Justice Kennedy’s four principles are also a remarkable example of judicial writing. Justice Scalia called it “a style that is as pretentious as its content is egotistic.” And in a way, the criticism is warranted—Justice Kennedy is writing a broad philosophical treatise, not just a judicial opinion.
This continues when he moves on to the other central issues in the case.
Justice Scalia, for example, shockingly said that only marriages protected in 1868 (when the 14th Amendment was ratified) are protected today, a radical originalism that would allow states to ban mixed-race marriages, or allow women’s rights to be subsumed by their husbands (part of “coverture,” long a fundamental part of traditional marriage).
Noting these evolutions of marriage, Justice Kennedy concludes, “If rights were defined by who exercised them in the past, then received practices could serve as their own continued justification and new groups could not invoke rights once denied.”
That is as succinct and clear a refutation of originalism as I have ever read.
And when Justice Kennedy turns to the religious objections some have to same-sex marriage, he again uses soaring tones: “Many who deem same-sex marriage to be wrong reach that conclusion based on decent and honorable religious or philosophical premises, and neither they nor their beliefs are disparaged here. But when that sincere, personal opposition becomes enacted law and public policy, the necessary consequence is to put the imprimatur of the State itself on an exclusion that soon demeans or stigmatizes those whose own liberty is then denied. Under the Constitution, same-sex couples seek in marriage the same legal treatment as opposite-sex couples, and it would disparage their choices and diminish their personhood to deny them this right.”
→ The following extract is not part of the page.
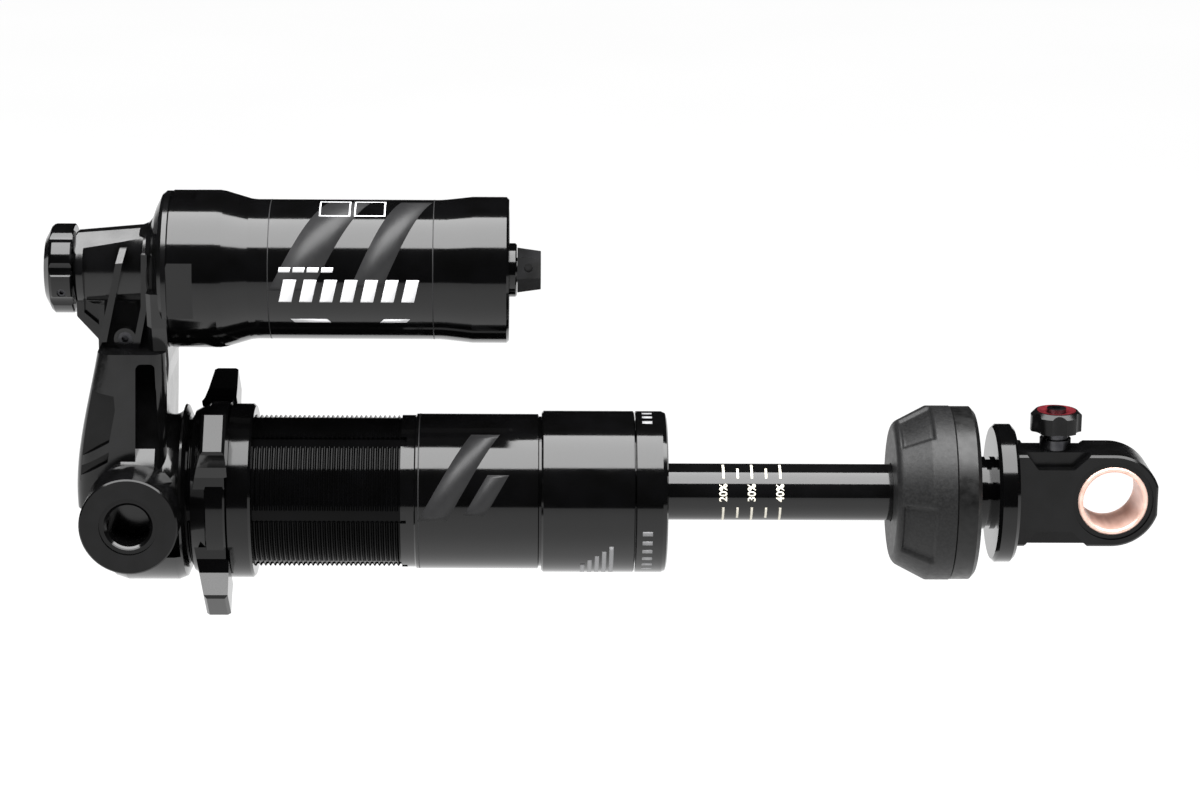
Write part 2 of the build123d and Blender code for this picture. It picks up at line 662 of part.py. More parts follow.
def reservoir_end_cap():
    z = RESERVOIR_Z
    cap = bar(END_CAP_LEFT, END_CAP_RIGHT, CAN_BORE_R - PART_GAP, 3.0, z)
    cap -= bar(-131.6, -129.8, 14, 11.2, z)
    return cap


def end_cap_oring():
    return torus_x(-130.7, 11.83, 0.6, RESERVOIR_Z)


def snap_ring():
    """Open wire ring that holds the end cap in the can."""
    z = RESERVOIR_Z
    ring = bar(-128.33, -127.97, CAN_BORE_R + 0.5, 11.4, z)
    return ring - Pos(-128.1, 0, z - 12) * Box(2, 5, 4)


def charge_valve():
    z = RESERVOIR_Z
    body = turned([
        (-135.0, 0.8), (-135.0, 2.6), (-133.4, 2.98), (END_CAP_RIGHT + PART_GAP, 2.98),
        (END_CAP_RIGHT + PART_GAP, VALVE_R - 0.1), (VALVE_FACE - 0.3, VALVE_R - 0.1),
        (VALVE_FACE, VALVE_R - 0.4),
        (VALVE_FACE, 2.6), (-122.8, 2.6), (-122.8, 0.8),
    ], z)
    return body


def valve_core():
    return turned([(-134.0, 0), (-134.0, 0.75), (-123.4, 0.75), (-123.4, 0)], RESERVOIR_Z)


def valve_cap():
    """Tapered hexagonal cap with a cross hole."""
    wide, narrow = 4.7, 4.0
    left = Plane(origin=(VALVE_FACE + 0.1, 0, RESERVOIR_Z), x_dir=(0, 1, 0), z_dir=(1, 0, 0))
    base = left * Rot(0, 0, 12) * RegularPolygon(wide, 6)
    top = left.offset(VALVE_CAP_RIGHT - VALVE_FACE - 0.1) * Rot(0, 0, 12) * RegularPolygon(narrow, 6)
    cap = loft([base, top])
    cap -= bar(VALVE_FACE, -122.4, 2.6 + FIT, z=RESERVOIR_Z)
    cap -= pin_y(-123.6, RESERVOIR_Z + 1.2, -6, -3.0, 0.9)
    return cap


# ---- floating piston in the reservoir ----


def floating_piston():
    right = IFP_LEFT + IFP_LENGTH
    body = turned([
        (IFP_LEFT, 0), (IFP_LEFT, 11.6), (IFP_LEFT + 0.8, 12.3), (right, 12.3), (right, 9.5),
        (IFP_LEFT + 4, 8.5), (IFP_LEFT + 4, 0),
    ], RESERVOIR_Z)
    body -= bar(IFP_LEFT + 1.8, IFP_LEFT + 3.8, 14, 10.6, z=RESERVOIR_Z)
    body -= bar(IFP_LEFT + 5.2, IFP_LEFT + 8.8, 14, 11.4, z=RESERVOIR_Z)
    return body


def floating_piston_seal():
    return torus_x(IFP_LEFT + 2.8, 11.53, 0.92, RESERVOIR_Z)


def floating_piston_band():
    return bar(IFP_LEFT + 5.3, IFP_LEFT + 8.7, CAN_BORE_R - FIT, 11.4 + PART_GAP, RESERVOIR_Z)


# ---- compression adjuster ----


def compression_housing():
    """Plug screwed into the barrel, which guides the needle and carries the knob."""
    z = RESERVOIR_Z
    body = turned([
        (-210.6, NEEDLE_R + FIT), (-210.6, BARREL_BORE_R - PART_GAP), (-217.0, BARREL_BORE_R - PART_GAP),
        (-217.0, 4.0), (-220.4, 4.0), (-220.4, NEEDLE_R + FIT),
    ], z)
    return body - bar(-214.8, -213.2, 8, BARREL_BORE_R - 1.2, z=z)


def compression_oring():
    return torus_x(-214.0, BARREL_BORE_R - 0.62, 0.55, RESERVOIR_Z)


def compression_needle():
    z = RESERVOIR_Z
    return turned([(-221.6, 0), (-221.6, NEEDLE_R), (-205.6, NEEDLE_R), (-202.6, 0.5), (-202.6, 0)], z)


def base_valve_piston():
    z = RESERVOIR_Z
    body = bar(-202.4, -198.8, CHAMBER_R - PART_GAP, 1.2, z)
    return body - ring_of_bars(-204, -197, 5.4, 1.1, 6, z)


def base_valve_shims():
    z = RESERVOIR_Z
    discs = Part()
    for i, radius in enumerate((7.0, 6.0, 5.0)):
        x = -198.78 + i * 0.32
        discs += bar(x, x + 0.3, radius, 2.4, z)
    return discs


def base_valve_bolt():
    """Hollow screw that holds the shims on the base valve."""
    z = RESERVOIR_Z
    return bar(-197.8, -196.2, 3.9, 1.2, z) + bar(-198.78, -197.7, 2.4 - PART_GAP, 1.2, z)


def compression_knob():
    z = RESERVOIR_Z
    body = turned([
        (COMP_KNOB_LEFT, 0), (COMP_KNOB_LEFT, 4.0), (COMP_KNOB_LEFT + 0.4, 6.6),
        (COMP_KNOB_LEFT + 1.6, COMP_KNOB_R - 0.5), (COMP_KNOB_LEFT + 2.2, COMP_KNOB_R),
        (COMP_KNOB_RIGHT - 0.3, COMP_KNOB_R),
        (COMP_KNOB_RIGHT, COMP_KNOB_R - 0.3), (COMP_KNOB_RIGHT, 0),
    ], z)
    scallops = 8
    for i in range(scallops):
        turn = radians(360 * i / scallops + 10)
        cutter = bar(COMP_KNOB_LEFT - 1, COMP_KNOB_RIGHT + 1, 3.0, z=z)
        body -= Pos(0, 11.85 * sin(turn), 11.85 * cos(turn)) * cutter
    body -= bar(-222.1, COMP_KNOB_RIGHT + 1, 4.0 + FIT, z=z)
    body -= pin_y(-219.6, z - 3.4, -12, -4.6, 0.9)
    return body


def compression_knob_screw():
    """Grub screw that fixes the knob to its stem."""
    z = RESERVOIR_Z - 3.4
    body = pin_y(-219.6, z, -7.9, -5.0, 0.9 - PART_GAP)
    return body - Pos(-219.6, -7.0, z) * Rot(90, 0, 0) * extrude(RegularPolygon(0.5, 6), 2)


PIECES = {
    "shaft": shaft,
    "lower_eyelet": lower_eyelet,
    "eyelet_bush": eyelet_bush,
    "retainer_seat": retainer_seat,
    "rebound_bushing": rebound_bushing,
    "rebound_knob": rebound_knob,
    "rebound_knob_ring": rebound_knob_ring,
    "rebound_knob_screw": rebound_knob_screw,
    "rebound_spindle": rebound_spindle,
    "rebound_rod": rebound_rod,
    "piston": piston,
    "compression_shims": lambda: piston_shims(-124.98, 1),
    "rebound_shims": lambda: piston_shims(-131.02, -1),
    "piston_nut": piston_nut,
    "piston_band": piston_band,
    "bumper": bumper,
    "bumper_cup": bumper_cup,
    "damper_tube": damper_tube,
    "lower_sleeve": lower_sleeve,
    "seal_head": seal_head,
    "shaft_bush": shaft_bush,
    "shaft_seal": shaft_seal,
    "dust_wiper": dust_wiper,
    "seal_head_oring": seal_head_oring,
    "top_out_spring": top_out_spring,
    "preload_nut": preload_nut,
    "collar_detent_ball": collar_detent_ball,
    "collar_detent_screw": collar_detent_screw,
    "spring_ring": spring_ring,
    "damper_head": damper_head,
    "bleed_screw": bleed_screw,
    "can_oring": can_oring,
    "reservoir_can": reservoir_can,
    "reservoir_end_cap": reservoir_end_cap,
    "end_cap_oring": end_cap_oring,
    "snap_ring": snap_ring,
    "charge_valve": charge_valve,
    "valve_core": valve_core,
    "valve_cap": valve_cap,
    "floating_piston": floating_piston,
    "floating_piston_seal": floating_piston_seal,
    "floating_piston_band": floating_piston_band,
    "compression_housing": compression_housing,
    "compression_oring": compression_oring,
    "compression_needle": compression_needle,
    "base_valve_piston": base_valve_piston,
    "base_valve_shims": base_valve_shims,
    "base_valve_bolt": base_valve_bolt,
    "compression_knob": compression_knob,
    "compression_knob_screw": compression_knob_screw,
}

os.makedirs("parts", exist_ok=True)
for name, make in PIECES.items():
    export_step(make(), f"parts/{name}.step")
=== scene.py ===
"""Looks, lights and camera for the rear shock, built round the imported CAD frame.

Metres, +X to the eyelet, +Z up. Angles round X are in degrees from +Z towards -Y, which is the camera's side.
"""

import json
import math

import bmesh
import bpy
from mathutils import Matrix, Vector


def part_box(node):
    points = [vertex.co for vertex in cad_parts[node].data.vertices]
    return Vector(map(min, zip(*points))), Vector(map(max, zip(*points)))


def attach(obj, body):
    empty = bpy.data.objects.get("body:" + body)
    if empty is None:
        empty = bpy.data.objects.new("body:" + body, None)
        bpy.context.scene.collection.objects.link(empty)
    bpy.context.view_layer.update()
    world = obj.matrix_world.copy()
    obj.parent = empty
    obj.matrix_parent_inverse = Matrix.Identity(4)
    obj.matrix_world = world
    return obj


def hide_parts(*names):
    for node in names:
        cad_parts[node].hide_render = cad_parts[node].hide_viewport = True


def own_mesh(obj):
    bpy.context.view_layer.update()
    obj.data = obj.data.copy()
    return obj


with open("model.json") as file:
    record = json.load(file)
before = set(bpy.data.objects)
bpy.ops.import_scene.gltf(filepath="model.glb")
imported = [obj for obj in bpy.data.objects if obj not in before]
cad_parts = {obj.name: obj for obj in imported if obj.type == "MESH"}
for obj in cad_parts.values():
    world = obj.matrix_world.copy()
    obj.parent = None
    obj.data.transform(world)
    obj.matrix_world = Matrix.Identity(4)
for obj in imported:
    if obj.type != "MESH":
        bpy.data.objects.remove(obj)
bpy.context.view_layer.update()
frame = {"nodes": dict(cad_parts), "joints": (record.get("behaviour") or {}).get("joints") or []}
MM = 0.001


def x_range(node):
    low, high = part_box(node)
    return low.x, high.x


def outer_radius(node):
    low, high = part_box(node)
    return (high.y - low.y) / 2


def axis_height(node):
    low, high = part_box(node)
    return (low.z + high.z) / 2


CAN_AXIS = axis_height("reservoir_can")
STROKE = next(j["range_m"][1] for j in frame["joints"] if j["name"] == "stroke")


# ---- camera ----


CAMERA_TARGET = Vector((-0.1083, 0.005, 0.0187))
CAMERA_DISTANCE = 0.712
CAMERA_YAW = math.radians(1.28)  # towards the head
CAMERA_ELEVATION = math.radians(15.0)
CAMERA_ROLL = math.radians(0.56)
CAMERA_LENS = 100.7
SENSOR_WIDTH = 36.0
CLIP_START = 0.01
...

That statement is too long for a bumper sticker, but it, too, is a considered articulation of the difference between religious and civil marriage.
Finally, Justice Kennedy’s ultimate conclusion seems intended to be the final word on marriage equality, and to seal his legacy as well. And it is a deserved summation of two decades of his own evolution on this fundamental question of civil rights:
No union is more profound than marriage, for it embodies the highest ideals of love, fidelity, devotion, sacrifice, and family. In forming a marital union, two people become something greater than once they were. As some of the petitioners in these cases demonstrate, marriage embodies a love that may endure even past death. It would misunderstand these men and women to say they disrespect the idea of marriage. Their plea is that they do respect it, respect it so deeply that they seek to find its fulfillment for themselves. Their hope is not to be condemned to live in loneliness, excluded from one of civilization’s oldest institutions. They ask for equal dignity in the eyes of the law. The Constitution grants them that right.